We stand for those who have been excluded by the structure of vested interests, those who work hard and pay taxes, and for people who strive for independence despite difficult circumstances. In other words, we represent citizens, taxpayers, and consumers. We do not seek a panacea either in the free market or in the welfare state. Rather, we shall build a new road of the democratic center toward a society in which self-reliant individuals can mutually coexist and the government's role is limited to building the necessary systems.

=== Goals ===
The DPJ's "democratic centre" pursued the following five goals.
- Transparent, just and fair society
 The Democratic Party sought to build a society governed with rules which are transparent, just and fair.
- Free market and inclusive society
 While the party argued that the free market system should "permeate" economic life, they also aim for an inclusive society which guarantees security, safety, and fair and equal opportunity for each individual.
- Decentralized and participatory society
The party intended to devolve the centralized government powers to citizens, markets, and local governments so that people of all backgrounds can participate in decision-making.
- Compliance with the three constitutional principles
 The Democratic Party proclaimed to hold the values in the meaning of the constitution to "embody the fundamental principles of the Constitution": popular sovereignty, respect for fundamental human rights, and pacifism.
- International relations based on self-reliance and mutual coexistence
 As a member of the global community, the party sought to establish Japan's international relations in the fraternal spirit of self-reliance and mutual coexistence to restore the world's trust in the country.

=== Policy platforms ===
The DPJ's policy platforms included the restructuring of civil service, monthly allowance to a family with children (¥26,000 per child), cut in gas tax, income support for farmers, free tuition for public high schools, banning of temporary work in manufacturing, raising the minimum-wage to ¥1,000 and halting of increase in sales tax for the next four years.

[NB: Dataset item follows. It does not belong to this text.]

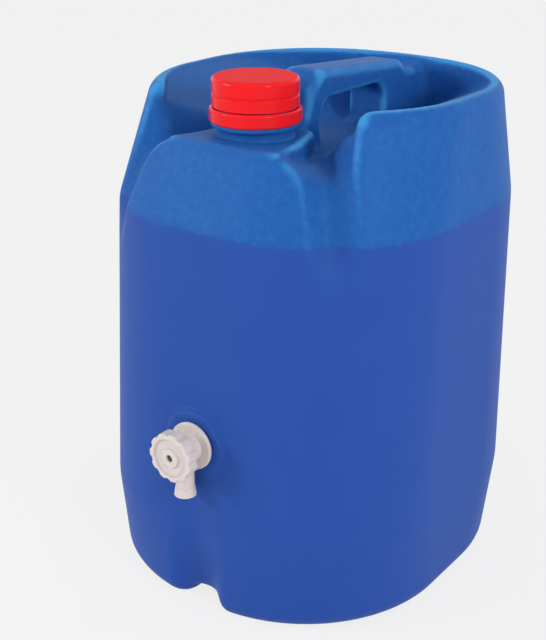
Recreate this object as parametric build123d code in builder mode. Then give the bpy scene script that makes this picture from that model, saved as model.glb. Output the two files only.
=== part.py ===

The DPJ's stance on nuclear power was that steady steps should be taken towards nuclear power, but not too quickly as to possibly endanger safety.

== Structure ==
The Democratic Party of Japan was headed by a president (民主党代表, daihyō). The president appointed other members of the party executive. The president, secretary-general (幹事長, kanji-chō), and acting president (代表代行, daihyō daikō) were referred to as the "three top officials" and were considered the most important leaders of the party. An Executive Committee (執行部, shikkō-bu) was formed by these three offices in combination with the chairman in the House of Councillors. The secretary-general was responsible for managing the organisation of the party. The acting president was selected from among deputy presidents and acted on the president's behalf in some party affairs. The standing executive numbered approximately 30 people and consisted of the president, acting and deputy presidents, secretary-general, the respective chairpersons of the Policy Research Council, Election Strategy Committee, Diet Affairs Committee, and Organisation Committee, the party leadership in the House of Councillors, and other officials designated by the president. Prior to the establishment of the Next Cabinet, the party had a General Affairs Committee with a dedicated chairperson, but these were abolished in September 1999. During the Hatoyama government, the Policy Research Council and its chairperson was abolished in order to centralise policymaking within the government. They were reinstated by Naoto Kan in June 2010.

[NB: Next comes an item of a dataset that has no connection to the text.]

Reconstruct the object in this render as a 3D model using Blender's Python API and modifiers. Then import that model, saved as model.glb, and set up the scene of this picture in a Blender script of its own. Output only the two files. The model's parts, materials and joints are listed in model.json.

All residents of Japan over the age of 18 (limited to Japanese citizens only from September 2012) could apply for membership in the party. The annual membership fee was 6,000 yen. A lesser tier of membership were registered supporters, who paid a 2,000 yen annual fee and could attend party events and volunteer.

DPJ members over time
| 2004 | 110,000 |
| 2005 | 157,000 |
| 2006 | 244,000 |
| 2007 | 201,000 |
| 2008 | 269,000 |
| 2009 | 263,700 |
| 2010 | 342,493 |
| 2011 | 303,219 |
| 2012 | 326,974 |
| 2013 | 218,508 |
| 2014 | 232,757 |
| 2015 | 233,100 |

The party maintained branches in all 47 prefectures, known formally as Prefectural Branch Federations (県総支部連合会, ken sōshibu rengō-kai) and commonly shortened to kenren (県連). Each prefectural branch had its own president, typically drawn from the party's Diet members from that prefecture. Individual branches were organised at the constituency level and known as sōshibu (総支部). The party also organised administratively at the municipal level (行政区支部, gyōseiku shibu).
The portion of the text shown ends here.